Fico: Foreign Firms Should Say Clearly If They've Encountered Corruption

Fico: Foreign Firms Should Say Clearly If They've Encountered Corruption

Bratislava, May 22 (TASR) – Large foreign businesses should make it clear whether or not they’ve encountered corruption or non-transparent practices while operating in Slovakia, said Prime Minister Robert Fico after receiving key investors at the Government Office in Bratislava on Monday.

Turning to Slovakia’s future and its position in the European Union, the premier said that competitiveness is one of the key factors determining a country’s success.

“This is why we’ve decided to launch a series of discussions with leading representatives of the Slovak business sector, as well as the main foreign investors,” said Fico.

The meeting featured representatives of 14 foreign enterprises operating in Slovakia, including all four carmakers. Also present were Finance Minister Peter Kazimir, Economy Minister Peter Ziga, general director of the Slovak Investment and Trade Development Agency (SARIO) Robert Simoncic and head of the Labour, Social Affairs and the Family Centre (UPSVaR) Marian Valentovic.
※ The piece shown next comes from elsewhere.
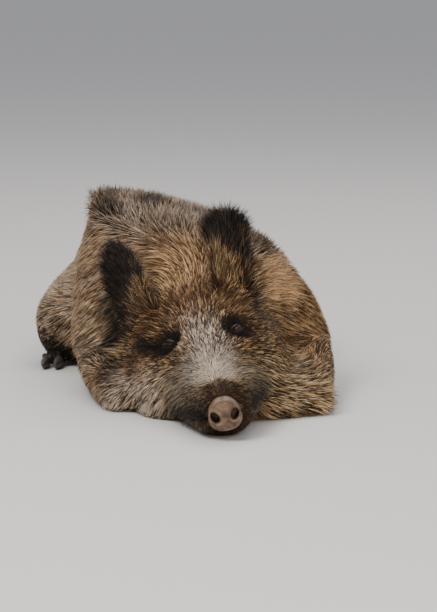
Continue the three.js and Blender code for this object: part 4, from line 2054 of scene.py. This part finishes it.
@dataclass
class SnoutPad:
    """The bare disc at the end of the snout, with its nostrils.

    Attributes:
        marks: The animal's landmarks.
        finish: Its material.
        half_width: Half of its width.
        half_height: Half of its height.
        thick: How far its face stands out from its middle.
        back: How far it reaches back in to the snout.
        lean: How far its face leans back, in degrees.
        nostril_apart: How far a nostril is from the middle.
        nostril_drop: How far below the middle it is.
        nostril_wide: Half of its width.
        nostril_tall: Half of its height.
        taper: How much narrower the disc is at the top.
        nostril_deep: Depth of a nostril.
        set_back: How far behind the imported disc's middle its own is.
    """

    marks: Landmarks
    finish: bpy.types.Material
    half_width: float = 30.5 * MM
    half_height: float = 31.5 * MM
    thick: float = 11.0 * MM
    back: float = 16.0 * MM
    lean: float = 9.0
    nostril_apart: float = 18.5 * MM
    nostril_drop: float = 3.0 * MM
    nostril_wide: float = 8.4 * MM
    nostril_tall: float = 12.0 * MM
    taper: float = 0.12
    nostril_deep: float = 13.0 * MM
    set_back: float = 4.0 * MM

    def build(self) -> bpy.types.Object:
        """Makes the disc.

        Returns:
            Its object.
        """
        pad = new_ball(96, 72, 1.0, rotation=(math.pi / 2, 0, 0))
        pad.name = pad.data.name = "snout_pad"
        ball = places(pad)
        ring = np.hypot(ball[:, 0], ball[:, 2])
        square = 1.0 + 0.05 * np.abs(np.sin(2 * np.arctan2(ball[:, 2], ball[:, 0])))
        front = smooth(0.15, 0.6, -ball[:, 1])
        bulge = np.sign(ball[:, 1]) * np.abs(ball[:, 1]) ** 0.45
        x = self.half_width * ball[:, 0] * square * (1.0 - self.taper * ball[:, 2])
        z = self.half_height * ball[:, 2] * square
        y = np.where(bulge < 0, self.thick, self.back) * bulge
        hollow = np.zeros(len(ball))
        rim = np.zeros(len(ball))
        for side in (-1.0, 1.0):
            over = z + self.nostril_drop
            beside = x - side * self.nostril_apart - 0.25 * side * over
            away = np.hypot(beside / self.nostril_wide, over / self.nostril_tall)
            hollow = np.maximum(hollow, fall(0.62, 1.02, away) * front)
            rim = np.maximum(rim, bell(away, 1.25, 0.16) * front)
        y += self.nostril_deep * hollow - 0.0016 * rim
        y -= 0.0018 * front * bell(ring, 0.86, 0.07)
        y += 0.0020 * front * bell(x, 0.0, 0.0022) * smooth(0.2, 0.6, -ball[:, 2])
        y += -z * math.tan(math.radians(self.lean)) * front
        local = np.stack([x, y, z], axis=1)
        local[:, 1] += 0.0007 * noise(local, 0.006, 31) * front + 0.0004 * noise(local, 0.0025, 32) * front
        placed = self.marks.snout + np.array((0.0, self.set_back, 0.0)) + local[:, :1] * self.marks.to_left
        placed = placed + local[:, 1:2] * np.array((0.0, 1.0, 0.0)) + local[:, 2:] * self.marks.head_up
        set_places(pad, placed)
        # the hollow share also paints shade inside the nostrils
        store(pad, "hollow", "FLOAT", np.clip(hollow * 1.3, 0, 1))
        dress(pad, self.finish)
        return pad


@dataclass
class Feet:
    """The hooves and dewclaws.

    Attributes:
        frame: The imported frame.
        finish: Their material.
    """

    frame: dict
    finish: bpy.types.Material

    def claws_of(self, leg: str) -> list[str]:
        """Names of the claws on one leg."""
        foot = leg.replace("leg", "")
        return sorted(n for n in self.frame["nodes"] if n.startswith((f"hoof_{foot}", f"dewclaw_{foot}")))

    def middles(self) -> list[list[np.ndarray]]:
        """The middle of each claw, foot by foot."""
        nodes = self.frame["nodes"]
        return [[np.mean(places(nodes[n]), axis=0) for n in self.claws_of(leg)] for leg in LEGS]

    def build(self) -> list[tuple[bpy.types.Object, list[str]]]:
        """Makes one piece for each foot.

        Returns:
            The pieces, each with the nodes it stands for.
        """
        made = []
        for leg in LEGS:
            foot, names = leg.replace("leg", ""), self.claws_of(leg)
            claws = copy_of([self.frame["nodes"][n] for n in names], "claws_" + foot)
            apply(claws, "SUBSURF", levels=2, render_levels=2)
            dress(claws, self.finish)
            made.append((claws, names))
        return made


# ---- the studio ----


@dataclass(frozen=True)
class Lamp:
    """A soft light that faces the animal.

    Attributes:
        name: Its name.
        place: Where it hangs.
        size: How wide it is.
        power: Its strength in watts.
        colour: Its colour.
        faces: The place it is turned to.
    """

    name: str
    place: tuple[float, float, float]
    size: float
    power: float
    colour: Colour
    faces: tuple[float, float, float] = (0.0, -0.1, 0.15)

    def build(self) -> None:
        """Hangs the light."""
        bpy.ops.object.light_add(type="AREA", location=self.place)
        lamp = bpy.context.view_layer.objects.active
        lamp.name = self.name
        lamp.data.size = self.size
        lamp.data.energy = self.power
        lamp.data.color = self.colour
        lamp.rotation_euler = (Vector(self.faces) - Vector(self.place)).to_track_quat("-Z", "Y").to_euler()


@dataclass(frozen=True)
class Studio:
    """Pale floor, soft light and the camera.

    Attributes:
        marks: The animal's landmarks.
        distance: How far the camera is from the snout.
        elevation: How far it looks down, in degrees.
        lens: Its focal length in millimetres.
        aim: What it is turned to, from the snout's lower end.
        chin: From the middle of the snout disc to its lower end: aside and along.
        chin_height: Height of that place.
        sky: Colour of the light all round.
        sky_power: Its strength.
        lamps: The lights.
    """

    marks: Landmarks
    distance: float = 6.0
    elevation: float = 11.0
    lens: float = 194.0
    aim: tuple[float, float, float] = (-0.012, 0.050, 0.188)
    chin: tuple[float, float] = (0.0008, 0.0033)
    chin_height: float = 0.054
    sky: Colour = (0.86, 0.90, 1.0)
    sky_power: float = 0.60
    lamps: tuple[Lamp, ...] = (
        Lamp("key", (-1.6, -2.2, 3.4), 2.0, 152.0, (0.99, 0.965, 0.93)),
        Lamp("top", (0.6, 1.6, 3.6), 3.0, 90.0, (1.0, 0.97, 0.93)),
        Lamp("fill", (1.3, -3.4, 1.5), 2.5, 62.0, (1.0, 0.93, 0.85)),
    )

    def build(self) -> None:
        """Makes the floor, the lights and the camera."""
        bpy.ops.object.select_all(action="DESELECT")
        bpy.ops.mesh.primitive_plane_add(size=80.0)
        floor = bpy.context.view_layer.objects.active
        floor.name = "floor"
        nodes = Nodes("pale_floor")
        fleck = nodes.add("ShaderNodeTexNoise", {"Scale": 3.0, "Detail": 3.0}).outputs["Fac"]
        nodes.colour(nodes.ramp(fleck, ((0.3, (0.60, 0.575, 0.545)), (0.7, (0.64, 0.615, 0.585)))))
        floor.data.materials.append(nodes.finish(0.9))
        world = bpy.data.worlds.new("soft_room")
        world.use_nodes = True
        background = world.node_tree.nodes["Background"]
        background.inputs["Color"].default_value = (*self.sky, 1.0)
        background.inputs["Strength"].default_value = self.sky_power
        bpy.context.scene.world = world
        for lamp in self.lamps:
            lamp.build()
        self.camera()

    def camera(self) -> None:
        """Adds the camera, low in front of the snout."""
        nose = Vector((*(self.marks.snout[:2] + np.array(self.chin)), self.chin_height))
        tilt = math.radians(self.elevation)
        place = nose + self.distance * Vector((0.0, -math.cos(tilt), math.sin(tilt)))
        bpy.ops.object.camera_add(location=place)
        camera = bpy.context.view_layer.objects.active
        camera.rotation_euler = (nose + Vector(self.aim) - place).to_track_quat("-Z", "Y").to_euler()
        camera.data.lens = self.lens
        camera.data.clip_end = 200.0
        bpy.context.scene.camera = camera


def ear_leaves(nodes: dict[str, bpy.types.Object]) -> list[EarLeaf]:
    """Finds out how each ear stands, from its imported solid.

    Args:
        nodes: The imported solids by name.

    Returns:
        The two ears, left first.
    """
    leaves = []
    for name in EARS:
        corners = places(nodes[name])
        middle = corners.mean(axis=0)
        _, _, ways = np.linalg.svd(corners - middle, full_matrices=False)
        rise = ways[0] * np.sign(ways[0][2])
        reach = (corners - middle) @ rise
        half = float(np.abs((corners - middle) @ ways[1]).max())
        faces = [tuple(face.vertices) for face in nodes[name].data.polygons]
        tree = BVHTree.FromPolygons([tuple(c) for c in corners], faces)
        leaves.append(EarLeaf(name, middle, rise, ways[1], half, float(reach.max()), tree))
    return leaves


def on_body(where: Places, start: float, end: float) -> np.ndarray:
    """Tells which places are on the body between two distances behind the eyes.

    Args:
        where: Corners of the skin.
        start: The nearer distance.
        end: The further one.

    Returns:
        True for each such place.
    """
    return (where.ear < 0.5) & (where.along >= start) & (where.along < end)


PATCHES = (
    Patch("coat_muzzle", lambda p: on_body(p, -1.0, -0.055), 0),
    Patch("coat_brow", lambda p: on_body(p, -0.055, 0.12) & (p.up > -0.02), 1),
    Patch("coat_cheeks", lambda p: on_body(p, -0.055, 0.12) & (p.up <= -0.02), 1),
    Patch("coat_ears", lambda p: p.ear >= 0.5, 0),
    Patch("coat_neck", lambda p: on_body(p, 0.12, 0.25)),
    Patch("coat_shoulders", lambda p: on_body(p, 0.25, 0.36)),
    Patch("coat_withers", lambda p: on_body(p, 0.36, 0.47)),
    Patch("coat_back", lambda p: on_body(p, 0.47, 0.60)),
    Patch("coat_loin", lambda p: on_body(p, 0.60, 0.74)),
    Patch("coat_rump", lambda p: on_body(p, 0.74, 2.0)),
)


def main() -> None:
    """Builds the boar piece by piece."""
    logging.basicConfig(level=logging.INFO, format="%(name)s: %(message)s")
    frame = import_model()
    nodes = frame["nodes"]
    marks = Landmarks.read()
    Studio(marks).build()

    hair = BristleFinish()
    leaves = ear_leaves(nodes)
    feet = Feet(frame, HornFinish().material())
    claws = feet.middles()
    body = Skin(frame, marks, leaves, claws)
    skin = body.build()
    middles = [np.mean(foot, axis=0) for foot in claws]
    coat = Coat(skin, marks, CoatMap(marks, body.eyes, leaves, middles), hair.coat(), PATCHES)
    coat.gather(nodes)
    coat.paint_skin()
    skin.data.materials.append(hair.skin())
    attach(skin, BODY)
    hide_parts(*TORSO, *EARS)

    for number, patch in enumerate(coat.patches):
        piece = coat.grow(patch, number)
        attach(piece, BODY)

    balls = Eyeballs(body.eyes, body.eye_radius, EyeFinish().material()).build()
    for ball, node in zip(balls, EYES):
        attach(ball, BODY)
        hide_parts(node)

    pad = SnoutPad(marks, NoseFinish().material()).build()
    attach(pad, BODY)
    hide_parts("snout_disc")

    for hooves, names in feet.build():
        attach(hooves, BODY)
        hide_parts(*names)


if __name__ == "__main__":
    main()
Fico said that the participants agreed that there’s a shortage of 40-50,000 qualified people on the jobs market. This results in pressure from employers on the Government to permit the hiring of foreign workers.

“Above all, we’re looking to concentrate on dual education, workforce mobility, which is very low in Slovakia these days, and on issues that concern housing for employees and new ways of employing people,” said the premier.

Fico added that, rather than quantity, the Government gives more weight to the quality of inbound investments. It expects companies to present proposals on how to ensure maximum available support for research and development (R&D).

Besides the availability of a variety of EU funds, the Government offers tax deductions vis-a-vis R&D investments to the effect that each euro invested in research reduces tax payments by two euros, said Fico.

Also discussed was the transparency of procedures faced by investors, with Fico noting that permit procedures involve meetings that bring together investors and representatives of the Government and municipalities.

“I made a clear request to the representatives of foreign investors to say if they’ve ever come across behaviour that can be considered corrupt or non-transparent. Not a single one of them indicated that they’ve ever encountered a situation warranting such a description,” said Fico.

“At the same time I expect investors who never report such a case to make it clear that, during their business operations in Slovakia, they’ve never encountered such behaviour,” said the premier.

Calling the meeting constructive, Volkswagen Slovakia board chairman Ralf Sacht said that the Government is indeed committed to holding talks with investors, which is evidenced by plans for further meetings. The topics under discussion on Monday included the building of infrastructure, he said.